Novartis AG agreed to buy Avidity Biosciences Inc. in a $12-billion deal that’s the Swiss drugmaker’s biggest acquisition in more than a decade and adds several potential blockbuster treatments as generic competition looms for its current top-sellers.
Novartis will pay $72 a share in cash for the biotechnology company, representing a premium of 46% to Avidity’s closing price Friday, the company said Sunday. Bloomberg News previously reported a deal was close.
Avidity is developing experimental drugs to treat diseases including a neuromuscular illness known as myotonic dystrophy type 1, which causes progressive muscle loss and weakness. Two of three Avidity drugs expected to launch before 2030 have multibillion-dollar sales potential, according to Novartis.
Novartis shares traded about 1% lower on Monday morning in Zurich. The stock is up about 16% so far this year. Avidity rose 1.2% to $49.15 in New York trading Friday, bringing the company’s market value to about $6.8 billion.
The acquisition marks a bold move for Novartis Chief Executive Officer Vas Narasimhan, who has previously focused on deals under the $5 billion mark. It also continues his plan to reshape the company to focus on innovative drugs in a number of core areas, including heart, kidney and metabolic drugs, immunology, neuroscience and oncology.
Patent Cliff
Novartis needs to boost the company’s sales beyond 2025 as it’s facing competition from cheap generics later this year for three key drugs, including its top-selling heart medicine Entresto.
So far this year, the drugmaker has agreed to buy Tourmaline Bio Inc. in a $1.4 billion deal, gaining access to a promising treatment to reduce systemic inflammation, a major driver of cardiovascular disease. It also agreed to buy US biotech Regulus Therapeutics for up to $1.7 billion and added to its cardiology portfolio with the acquisition of US biotech Anthos Therapeutics to gain a preventative stroke medicine.

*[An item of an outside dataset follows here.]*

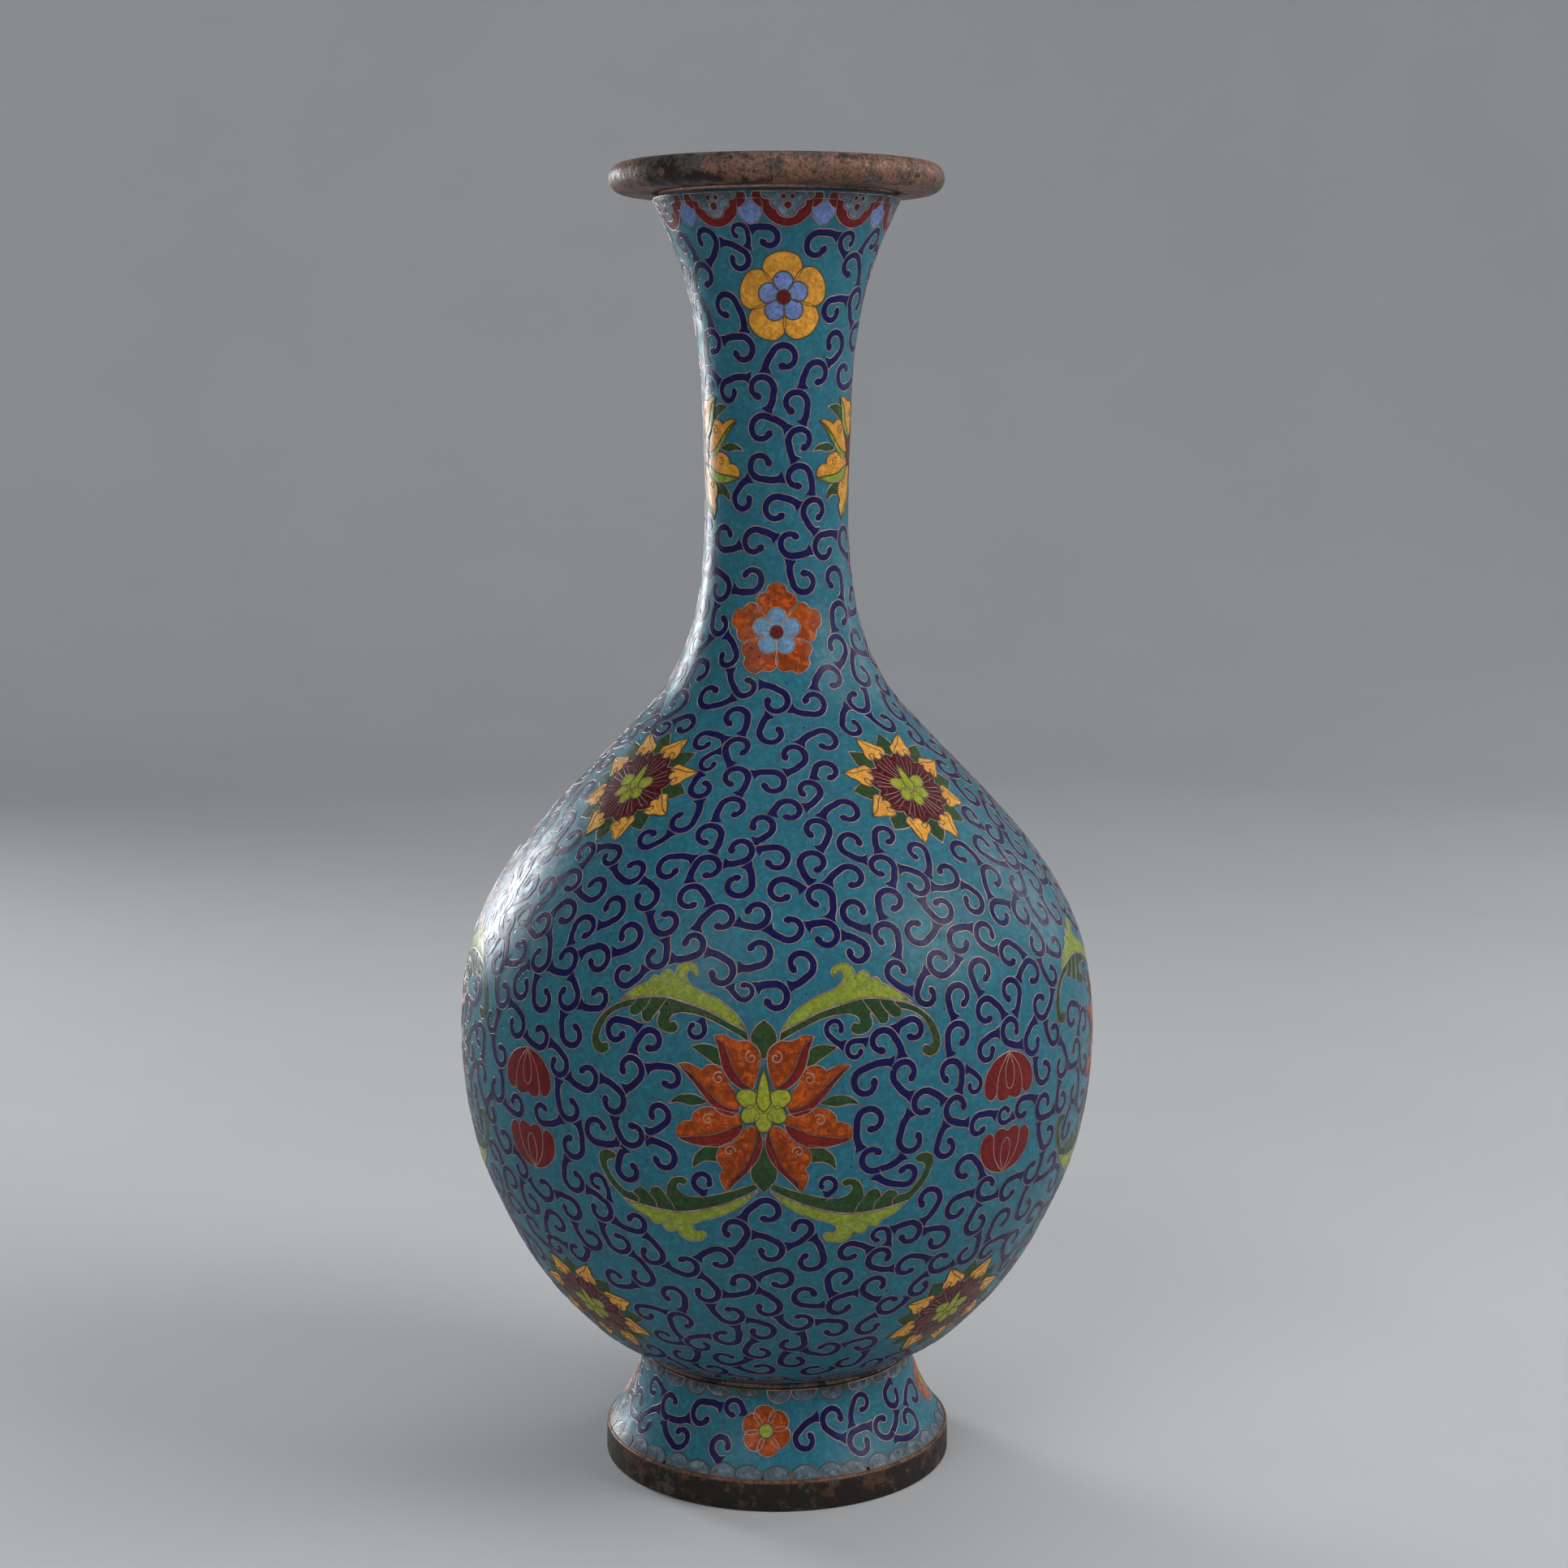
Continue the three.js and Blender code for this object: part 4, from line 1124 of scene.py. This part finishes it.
def spread(skin, hooks, reach, clear, limits, motifs):
    """Moves every hook a little away from the others within reach."""
    tree = tree_of([hook.spot for hook in hooks])
    moved = []
    for hook in hooks:
        push = np.zeros(2)
        for _, number, away in tree.find_range(hook.spot, reach):
            if number != hook.number:
                other = hooks[number]
                push -= hook.flat(skin, other.turn, other.s) / away * (reach - away) * 0.2
        s = float(np.clip(hook.s + push[1], *limits))
        there = Hook(skin, (hook.turn + push[0] / hook.radius) % (2 * math.pi), s, hook.number)
        there.clear = motifs.find(there.spot)[2]
        moved.append(there if there.clear > clear else hook)
    hooks[:] = moved


def grow(skin, hooks, motifs, rng):
    """Joins the hooks into branching tendrils: each stem leaves the outside of an earlier curl."""
    centres = tree_of([hook.spot for hook in hooks])
    laid = {}

    def crowded(spots, skip):
        for spot in spots:
            for _, number, away in centres.find_range(spot, 5.6):
                if number not in skip and away < hooks[number].outer + STEM_HALF_WIDTH * 0.6:
                    return True
            stems = around(laid, cell_of(spot, STEM_GAP))
            if any(owner not in skip and (other - spot).length < STEM_GAP for other, owner in stems):
                return True
        return False

    def settle(hook, line, stem_count):
        hook.line = line
        for spot in hook.round(skin, line[:stem_count]):
            spot = Vector(spot.tolist())
            laid.setdefault(cell_of(spot, STEM_GAP), []).append((spot, hook.number))

    def offer(parent, heap):
        for _, number, away in centres.find_range(parent.spot, STEM_REACH):
            child = hooks[number]
            if child.line is not None or number == parent.number:
                continue
            for hand in (-1, 1):
                for lean in (14, 24, 34, 44, 54, 64):
                    cost = away + 0.05 * lean + rng.uniform(0, 4) + (1.5 if hand == parent.hand else 0)
                    heapq.heappush(heap, (cost, rng.random(), parent.number, number, hand, lean))

    def attach(parent, child, hand, lean):
        towards = parent.flat(skin, child.turn, child.s)
        angle = math.atan2(towards[1], towards[0]) - hand * math.radians(lean)
        if not parent.covers(angle):
            return False
        edge = (parent.outer + 0.1) * np.array([[math.cos(angle), math.sin(angle)]])
        s = parent.s + edge[0, 1]
        start = child.flat(skin, parent.turn + edge[0, 0] / float(skin.radius(s)), s)
        return begin(child, start, hand, {parent.number, child.number})

    def begin(child, start, hand, skip, margin=0.9):
        found = child.curl(start, hand, rng.uniform(262, 305))
        if found is None:
            return False
        line, count = found
        spots = [Vector(spot.tolist()) for spot in child.round(skin, line[:count])]
        if any(motifs.find(spot)[2] < margin for spot in spots[1:]) or crowded(spots, skip):
            return False
        settle(child, line, count)
        return True

    heap = []
    order = sorted(hooks, key=lambda hook: hook.clear + rng.uniform(0, 30))
    for root in order:
        if root.line is not None:
            continue
        place, _, away = motifs.find(root.spot)
        to_motif = root.flat(skin, math.atan2(place.x, -place.y), float(np.interp(place.z, skin.z, skin.s)))
        for attempt in range(30):
            direction = rng.uniform(0, 2 * math.pi)
            reach = root.outer + rng.uniform(0.8, 3.2)
            start = reach * np.array([math.cos(direction), math.sin(direction)])
            if attempt < 2 and away < 10:
                start = to_motif * (1 - 0.35 / away)
            if begin(root, start, rng.choice((-1, 1)), {root.number}, 0.25):
                break
        else:
            continue
        offer(root, heap)
        while heap:
            _, _, parent, child, hand, lean = heapq.heappop(heap)
            if hooks[child].line is None and attach(hooks[parent], hooks[child], hand, lean):
                offer(hooks[child], heap)


def lay(sheet, hook):
    """The cobalt strip of one tendril, flared where it starts and round at its tip, and its wire."""
    sheet.angle, sheet.s0 = hook.turn, hook.s
    line = hook.line
    lengths = np.concatenate([[0], np.cumsum(np.linalg.norm(np.diff(line, axis=0), axis=1))])
    total = lengths[-1]
    bulb = TIP_RADIUS * hook.half_width / STEM_HALF_WIDTH
    near_tip = total - bulb * np.array([1.7, 1.3, 0.95, 0.65, 0.4, 0.2, 0.06])
    at = np.concatenate([[0, 0.35], np.arange(0.8, near_tip[0] - 0.4, 0.75), near_tip])
    smooth = np.stack([np.interp(at, lengths, line[:, axis]) for axis in (0, 1)], -1)
    half = hook.half_width * (1.05 - 0.22 * at / total) + 0.9 * np.exp(-((at / 0.9) ** 2))
    to_end = total - at
    tip = np.sqrt(np.maximum(bulb**2 - (to_end - bulb) ** 2, 0.0))
    half = np.where(to_end < bulb, tip, np.maximum(half, np.where(to_end < 2 * bulb, tip, 0)))
    sheet.band(smooth, half, "cobalt")


def scrolls(skin, name, low, high, gap, clear, pieces, seed):
    """The scroll network between two heights, built as this many pieces side by side."""
    rng = random.Random(seed)
    motifs = tree_of([Vector(point.tolist()) for point in KEEP_CLEAR])
    hooks = scatter(skin, low, high, gap, clear, motifs, rng)
    grow(skin, hooks, motifs, rng)
    for number in range(pieces):
        sheet = Sheet(skin, 0, low)
        for hook in hooks:
            if hook.line is not None and int(hook.turn / (2 * math.pi) * pieces) == number:
                lay(sheet, hook)
        sheet.build(f"{name}_{number + 1}", "enamel_turquoise")


metal_body()
enamel_ground()
for side, degrees in (("front", -2), ("right", 88), ("back", 178), ("left", 268)):
    big_lotus(side, degrees)
for k, corner in enumerate(("front_right", "back_right", "back_left", "front_left")):
    turn = 90 * k + CORNER
    small_lotus(f"{corner}_shoulder_lotus", turn, SHOULDER_LOTUS_AT)
    small_lotus(f"{corner}_lower_lotus", turn, LOWER_LOTUS_AT)
    bud(f"{corner}_upper_bud", turn, UPPER_BUD_AT, upside_down=False)
    bud(f"{corner}_lower_bud", turn, LOWER_BUD_AT, upside_down=True)
neck_flowers()
mouth_lappets()
foot_ornament(random.Random(5))
scrolls(body, "body_scrolls", BODY_BOTTOM + 3.5, 379, gap=8.6, clear=4.4, pieces=10, seed=11)
scrolls(foot, "foot_scrolls", 17, 28, gap=8.0, clear=4.0, pieces=1, seed=3)


# ---------------------------------------------------------------- studio
WHITE = (1.0, 1.0, 1.0)
WARM = (1.0, 0.98, 0.96)
COOL = (0.93, 0.97, 1.0)
LAMPS = (
    # name, place in metres, size in metres, power in watts, colour, beam in degrees
    ("key", (1.5, -0.5, 1.2), (1.0, 1.0), 21, WARM, 180),
    ("left_edge", (-1.3, 1.4, 0.45), (0.5, 0.7), 3, COOL, 60),
    ("right_edge", (1.35, 0.9, 0.7), (0.5, 0.8), 4, COOL, 180),
    ("front", (-0.9, -1.7, 1.4), (1.2, 1.2), 13, WARM, 180),
    ("top", (0.1, 0.3, 2.0), (1.4, 1.4), 6, WHITE, 180),
)
LAMPS_AIM = Vector((0, 0, 0.2))

# the camera, fitted to the photograph's outline
LENS = 60.26
CAMERA_PLACE = (0.0022, -0.802, 0.3321)
CAMERA_LOOKS_DOWN = 8.439


def studio():
    """A pale floor that curves up into a wall, and soft lamps in a dim room."""
    curve = [(0.0001, 0), (1500, 0)] + arc(1500, 900, 900, -90, 0, 16) + [(2400, 2600)]
    sweep = revolve("studio_sweep", curve[::-1], "studio", closed=False)
    for name, place, size, power, colour, beam in LAMPS:
        light = bpy.data.lights.new(name, "AREA")
        light.shape = "RECTANGLE"
        light.size, light.size_y = size
        light.energy = power
        light.color = colour
        light.spread = math.radians(beam)
        lamp = bpy.data.objects.new(name, light)
        lamp.location = place
        lamp.rotation_euler = (LAMPS_AIM - Vector(place)).to_track_quat("-Z", "Y").to_euler()
        bpy.context.scene.collection.objects.link(lamp)
    world = bpy.data.worlds.new("soft_room")
    bpy.context.scene.world = world
    world.use_nodes = True
    sky = world.node_tree.nodes["Background"]
    sky.inputs["Color"].default_value = (0.75, 0.85, 1.0, 1)
    sky.inputs["Strength"].default_value = 0.16


def camera():
    lens = bpy.data.cameras.new("camera")
    lens.sensor_width = 36
    lens.lens = LENS
    eye = bpy.data.objects.new("camera", lens)
    eye.location = CAMERA_PLACE
    eye.rotation_euler = (math.radians(90 - CAMERA_LOOKS_DOWN), 0, 0)
    bpy.context.scene.collection.objects.link(eye)
    bpy.context.scene.camera = eye
    bpy.context.scene.view_settings.view_transform = "Standard"


studio()
camera()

As the company’s revamp efforts start to pay off, Novartis raised its profit outlook for the year in April and then again in July, driven by medicines for breast cancer, multiple sclerosis and psoriasis. The company is expected to report results on Tuesday.
Avidity specializes in a new type of drugs called antibody-oligonucleotide conjugates, which use synthetic RNA to target genetic causes of diseases. The US Food and Drug Administration has granted “breakthrough therapy” designation for an Avidity drug for the treatment of certain Duchenne muscular dystrophy patients.
New Company
As a condition of the deal, Avidity will separate its early-stage precision cardiology programs into a new company, some or all of which Avidity may sell to a third party. The $12 billion valuation includes about $1 billion of cash on Avidity’s balance sheet, and the deal is expected to close in the first half of 2026, subject to the spinoff completing.

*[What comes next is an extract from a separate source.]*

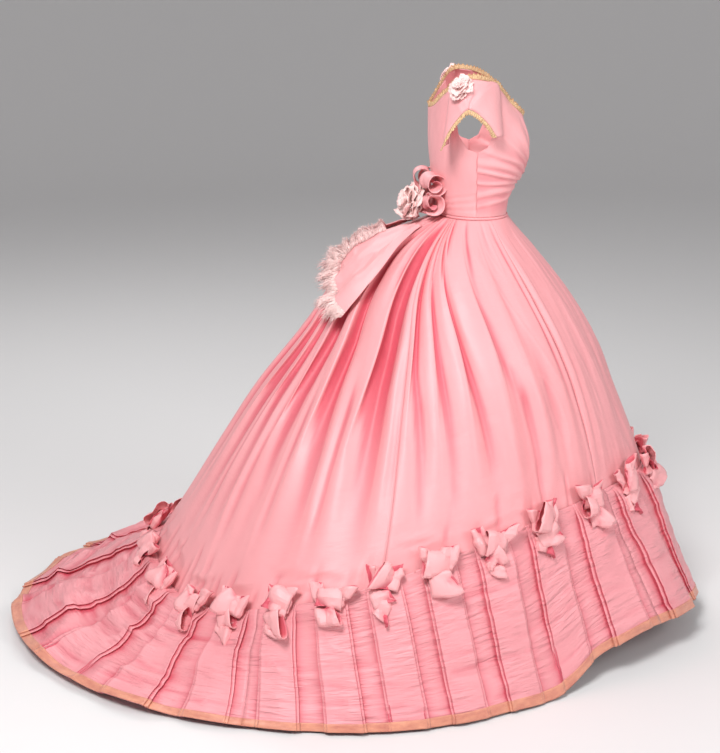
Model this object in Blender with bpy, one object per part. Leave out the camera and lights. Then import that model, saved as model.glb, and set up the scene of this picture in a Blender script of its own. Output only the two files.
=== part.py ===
"""Evening dress of the 1860s in rose silk taffeta, standing in the shape that it has when worn.

The dress faces -Y and the wearer's right hand is towards -X. The origin is the centre of the
waist, where the dress is held up, and the floor lies WAIST_HEIGHT below it. Angles go round the
vertical line through the waist: 0 is the centre front, 90 the wearer's right, 180 the centre back,
and negative angles are the wearer's left. All lengths are metres and all angles are degrees.
"""
import math

import bpy
import numpy as np

# Driving sizes
WAIST_HEIGHT = 1.06
FLOOR = -WAIST_HEIGHT
SEAM_GAP = 0.0003
SKIRT_CLOTH = 0.0020
FLOUNCE_CLOTH = 0.0018
BODICE_CLOTH = 0.0018
SLEEVE_CLOTH = 0.0016
RIBBON_CLOTH = 0.0010
LACE_CLOTH = 0.0010
BAND_HALF_HEIGHT = 0.0032
BAND_PROUD = 0.0022
BAND_EDGE = 0.3
BAND_STEP = 12.0
SHARP_ANGLE = 40.0

# Colours of the silk and its trimmings, as red, green, blue, and their roughness
FINISHES = {
    "silk": ((0.86, 0.42, 0.43), 0.42),
    "silk_light": ((0.90, 0.52, 0.51), 0.42),
    "silk_frayed": ((0.88, 0.60, 0.56), 0.80),
    "hem_ribbon": ((0.80, 0.36, 0.22), 0.50),
    "lace": ((0.78, 0.55, 0.34), 0.85),
}

# Skirt rings: distance from the vertical line at each angle, and the share of the way down
RING_ANGLES = (0, 45, 75, 100, 125, 150, 180)
SKIRT_RINGS = (
    # share, then the distance at each ring angle
    (0.00, (0.068, 0.088, 0.113, 0.119, 0.112, 0.101, 0.096)),
    (0.06, (0.098, 0.116, 0.148, 0.170, 0.190, 0.210, 0.225)),
    (0.17, (0.160, 0.182, 0.222, 0.262, 0.300, 0.328, 0.335)),
    (0.33, (0.241, 0.256, 0.300, 0.355, 0.405, 0.438, 0.434)),
    (0.50, (0.305, 0.312, 0.360, 0.430, 0.505, 0.553, 0.552)),
    (0.67, (0.350, 0.352, 0.402, 0.485, 0.590, 0.650, 0.648)),
    (0.84, (0.394, 0.384, 0.437, 0.535, 0.668, 0.730, 0.738)),
    (1.00, (0.432, 0.410, 0.467, 0.580, 0.735, 0.795, 0.825)),
)
SEAM_HEIGHTS = (-0.640, -0.635, -0.650, -0.700, -0.795, -0.883, -0.858)

# Hem ring: distance, height over the floor, and how far the pleats lean forward on their way down
HEM_RINGS = (
    # angle, distance, clearance, lean
    (0, 0.579, 0.052, 0.0),
    (15, 0.571, 0.067, -4.0),
    (30, 0.551, 0.083, -7.0),
    (45, 0.526, 0.086, -8.0),
    (60, 0.522, 0.055, -8.0),
    (72, 0.548, 0.003, -8.0),
    (85, 0.604, 0.000, -8.0),
    (100, 0.690, 0.000, -8.0),
    (125, 0.850, 0.000, -5.0),
    (150, 1.055, 0.000, -4.0),
    (165, 1.150, 0.000, -2.0),
    (180, 1.200, 0.000, 0.0),
)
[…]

The deal raises Novartis’ expected sales compound annual growth rate between 2024-2029 to 6% from 5%, the company said.
The Avidity Biosciences acquisition “meets the very essence of Novartis’ effective and successful acquisition strategy” under the current management, said Vontobel analyst Stefan Schneider in a note. There’s ample potential for revenue generation from the deal, he added.
The transaction adds to a wave of biotechnology M&A as large pharma companies buy smaller drugmakers with innovative technology to boost revenue as older drugs lose patent protection.